## REQUIREMENTS
Repeat exactly the stretch of lines from the line containing "Keep writing the" through the line containing "settle(piece, name, [node])", both included, and nothing else.

Start

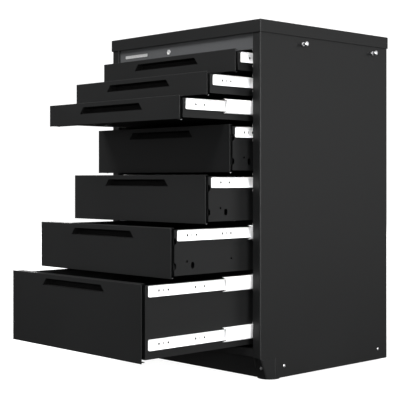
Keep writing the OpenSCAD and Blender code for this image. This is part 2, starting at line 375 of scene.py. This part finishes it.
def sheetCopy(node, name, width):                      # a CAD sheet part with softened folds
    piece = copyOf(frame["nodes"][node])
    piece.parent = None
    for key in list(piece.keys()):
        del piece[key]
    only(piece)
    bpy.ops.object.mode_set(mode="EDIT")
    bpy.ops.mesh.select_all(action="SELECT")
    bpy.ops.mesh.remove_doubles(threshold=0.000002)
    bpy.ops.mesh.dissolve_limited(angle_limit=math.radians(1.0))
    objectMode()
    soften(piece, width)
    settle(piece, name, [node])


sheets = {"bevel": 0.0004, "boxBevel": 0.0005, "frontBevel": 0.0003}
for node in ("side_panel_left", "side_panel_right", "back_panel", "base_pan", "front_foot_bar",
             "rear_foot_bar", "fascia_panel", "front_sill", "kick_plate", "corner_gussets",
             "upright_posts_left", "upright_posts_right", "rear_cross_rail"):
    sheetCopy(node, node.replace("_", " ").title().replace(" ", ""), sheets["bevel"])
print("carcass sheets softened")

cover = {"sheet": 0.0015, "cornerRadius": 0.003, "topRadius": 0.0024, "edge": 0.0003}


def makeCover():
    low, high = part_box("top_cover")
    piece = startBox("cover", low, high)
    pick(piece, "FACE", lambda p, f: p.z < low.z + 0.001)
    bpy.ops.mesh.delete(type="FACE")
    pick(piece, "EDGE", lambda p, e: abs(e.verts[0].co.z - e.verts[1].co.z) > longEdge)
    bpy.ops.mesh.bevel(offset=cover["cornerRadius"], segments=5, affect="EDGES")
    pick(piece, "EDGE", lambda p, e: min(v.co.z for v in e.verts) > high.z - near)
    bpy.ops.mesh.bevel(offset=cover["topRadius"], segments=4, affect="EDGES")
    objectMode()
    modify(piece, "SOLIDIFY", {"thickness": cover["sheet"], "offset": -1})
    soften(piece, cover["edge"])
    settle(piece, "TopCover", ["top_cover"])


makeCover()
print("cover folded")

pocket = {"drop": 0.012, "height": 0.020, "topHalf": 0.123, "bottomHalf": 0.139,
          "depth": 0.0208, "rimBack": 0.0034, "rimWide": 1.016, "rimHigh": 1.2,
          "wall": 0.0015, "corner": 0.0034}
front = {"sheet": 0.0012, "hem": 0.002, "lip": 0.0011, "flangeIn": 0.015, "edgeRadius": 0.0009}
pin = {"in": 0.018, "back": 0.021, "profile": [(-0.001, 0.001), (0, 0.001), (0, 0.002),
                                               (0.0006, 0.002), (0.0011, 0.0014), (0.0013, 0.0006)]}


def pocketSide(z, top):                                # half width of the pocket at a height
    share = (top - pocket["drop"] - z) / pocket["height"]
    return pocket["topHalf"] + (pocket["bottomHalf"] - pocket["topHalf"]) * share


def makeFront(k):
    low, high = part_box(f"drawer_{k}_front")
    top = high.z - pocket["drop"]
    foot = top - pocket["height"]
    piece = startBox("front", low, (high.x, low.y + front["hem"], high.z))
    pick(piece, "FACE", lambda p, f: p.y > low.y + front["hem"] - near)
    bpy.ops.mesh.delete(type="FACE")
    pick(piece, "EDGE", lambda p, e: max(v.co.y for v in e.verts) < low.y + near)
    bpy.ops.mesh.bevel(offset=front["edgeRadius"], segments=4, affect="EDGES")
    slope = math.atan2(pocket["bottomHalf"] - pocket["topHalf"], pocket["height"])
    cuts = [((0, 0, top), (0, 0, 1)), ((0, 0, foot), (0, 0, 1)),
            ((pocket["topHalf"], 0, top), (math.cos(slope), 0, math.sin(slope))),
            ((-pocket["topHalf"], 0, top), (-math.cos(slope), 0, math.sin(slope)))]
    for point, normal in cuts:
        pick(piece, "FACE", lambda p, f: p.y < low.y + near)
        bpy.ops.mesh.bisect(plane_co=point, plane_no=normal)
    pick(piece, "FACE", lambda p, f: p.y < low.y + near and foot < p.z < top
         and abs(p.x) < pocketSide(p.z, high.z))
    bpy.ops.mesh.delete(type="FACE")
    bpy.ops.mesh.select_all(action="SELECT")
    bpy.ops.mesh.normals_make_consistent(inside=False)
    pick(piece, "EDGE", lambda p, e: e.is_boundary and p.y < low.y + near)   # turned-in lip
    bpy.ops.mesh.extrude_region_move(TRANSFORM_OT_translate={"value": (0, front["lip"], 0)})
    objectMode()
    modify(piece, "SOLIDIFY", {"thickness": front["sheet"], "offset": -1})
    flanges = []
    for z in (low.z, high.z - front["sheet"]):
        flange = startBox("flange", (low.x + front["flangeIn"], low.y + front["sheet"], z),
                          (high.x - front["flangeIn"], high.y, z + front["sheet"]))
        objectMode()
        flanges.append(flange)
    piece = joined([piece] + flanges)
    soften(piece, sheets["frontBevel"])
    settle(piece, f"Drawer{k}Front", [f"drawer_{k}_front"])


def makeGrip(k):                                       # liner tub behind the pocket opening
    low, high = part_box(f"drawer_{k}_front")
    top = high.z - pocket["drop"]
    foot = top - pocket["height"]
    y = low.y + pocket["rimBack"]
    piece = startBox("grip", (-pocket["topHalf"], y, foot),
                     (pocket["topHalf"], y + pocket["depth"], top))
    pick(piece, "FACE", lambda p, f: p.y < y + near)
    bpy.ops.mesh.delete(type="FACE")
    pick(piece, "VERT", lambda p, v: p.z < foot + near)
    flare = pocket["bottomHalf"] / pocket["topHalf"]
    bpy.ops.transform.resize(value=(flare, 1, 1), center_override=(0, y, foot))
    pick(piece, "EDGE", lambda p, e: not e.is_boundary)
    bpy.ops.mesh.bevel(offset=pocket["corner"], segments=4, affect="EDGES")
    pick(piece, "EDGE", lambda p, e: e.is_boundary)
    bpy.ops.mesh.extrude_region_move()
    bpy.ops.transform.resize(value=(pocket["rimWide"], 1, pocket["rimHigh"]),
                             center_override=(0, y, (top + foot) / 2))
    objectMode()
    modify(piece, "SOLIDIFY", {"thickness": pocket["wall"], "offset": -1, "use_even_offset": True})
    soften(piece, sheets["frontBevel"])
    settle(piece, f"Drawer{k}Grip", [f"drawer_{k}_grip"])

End
Start

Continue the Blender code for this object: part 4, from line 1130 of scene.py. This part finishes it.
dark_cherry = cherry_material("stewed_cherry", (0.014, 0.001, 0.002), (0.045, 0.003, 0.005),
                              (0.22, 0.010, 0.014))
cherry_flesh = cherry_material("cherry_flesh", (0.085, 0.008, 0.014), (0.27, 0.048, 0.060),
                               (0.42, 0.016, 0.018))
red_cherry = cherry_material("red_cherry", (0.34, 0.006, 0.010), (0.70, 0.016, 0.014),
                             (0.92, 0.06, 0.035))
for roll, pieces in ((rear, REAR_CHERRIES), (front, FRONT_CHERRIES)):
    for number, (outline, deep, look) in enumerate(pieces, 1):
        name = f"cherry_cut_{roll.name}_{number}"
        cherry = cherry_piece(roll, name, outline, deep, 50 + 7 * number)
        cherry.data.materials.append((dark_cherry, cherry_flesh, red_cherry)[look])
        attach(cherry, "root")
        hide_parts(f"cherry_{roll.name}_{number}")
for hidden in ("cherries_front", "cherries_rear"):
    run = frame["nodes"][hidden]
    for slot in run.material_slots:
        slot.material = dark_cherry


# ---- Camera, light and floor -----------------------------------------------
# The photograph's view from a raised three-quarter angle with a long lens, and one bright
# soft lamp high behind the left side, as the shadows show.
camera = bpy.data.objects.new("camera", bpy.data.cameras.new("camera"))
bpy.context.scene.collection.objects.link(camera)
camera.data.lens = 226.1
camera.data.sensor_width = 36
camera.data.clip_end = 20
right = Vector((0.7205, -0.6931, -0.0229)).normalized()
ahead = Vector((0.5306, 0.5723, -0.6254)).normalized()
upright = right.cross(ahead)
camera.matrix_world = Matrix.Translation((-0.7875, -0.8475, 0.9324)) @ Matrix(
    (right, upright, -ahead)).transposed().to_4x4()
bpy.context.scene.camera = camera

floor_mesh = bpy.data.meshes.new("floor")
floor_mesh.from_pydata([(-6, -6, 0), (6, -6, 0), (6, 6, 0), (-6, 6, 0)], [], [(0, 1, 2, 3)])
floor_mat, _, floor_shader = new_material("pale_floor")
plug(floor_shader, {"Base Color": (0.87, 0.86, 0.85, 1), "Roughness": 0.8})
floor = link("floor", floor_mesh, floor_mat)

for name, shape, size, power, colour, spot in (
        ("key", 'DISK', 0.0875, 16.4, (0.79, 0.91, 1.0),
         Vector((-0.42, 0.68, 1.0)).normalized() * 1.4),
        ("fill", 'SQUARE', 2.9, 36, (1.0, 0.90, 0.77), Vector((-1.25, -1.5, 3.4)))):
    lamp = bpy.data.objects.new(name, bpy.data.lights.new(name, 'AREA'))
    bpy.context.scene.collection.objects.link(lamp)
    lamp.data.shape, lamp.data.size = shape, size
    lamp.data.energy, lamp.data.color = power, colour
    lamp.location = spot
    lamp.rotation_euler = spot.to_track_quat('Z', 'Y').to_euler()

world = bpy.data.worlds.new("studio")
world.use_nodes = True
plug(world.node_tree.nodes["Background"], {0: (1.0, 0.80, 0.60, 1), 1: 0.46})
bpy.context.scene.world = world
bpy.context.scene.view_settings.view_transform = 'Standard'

End

## RESPONSE
Keep writing the OpenSCAD and Blender code for this image. This is part 2, starting at line 375 of scene.py. This part finishes it.
def sheetCopy(node, name, width):                      # a CAD sheet part with softened folds
    piece = copyOf(frame["nodes"][node])
    piece.parent = None
    for key in list(piece.keys()):
        del piece[key]
    only(piece)
    bpy.ops.object.mode_set(mode="EDIT")
    bpy.ops.mesh.select_all(action="SELECT")
    bpy.ops.mesh.remove_doubles(threshold=0.000002)
    bpy.ops.mesh.dissolve_limited(angle_limit=math.radians(1.0))
    objectMode()
    soften(piece, width)
    settle(piece, name, [node])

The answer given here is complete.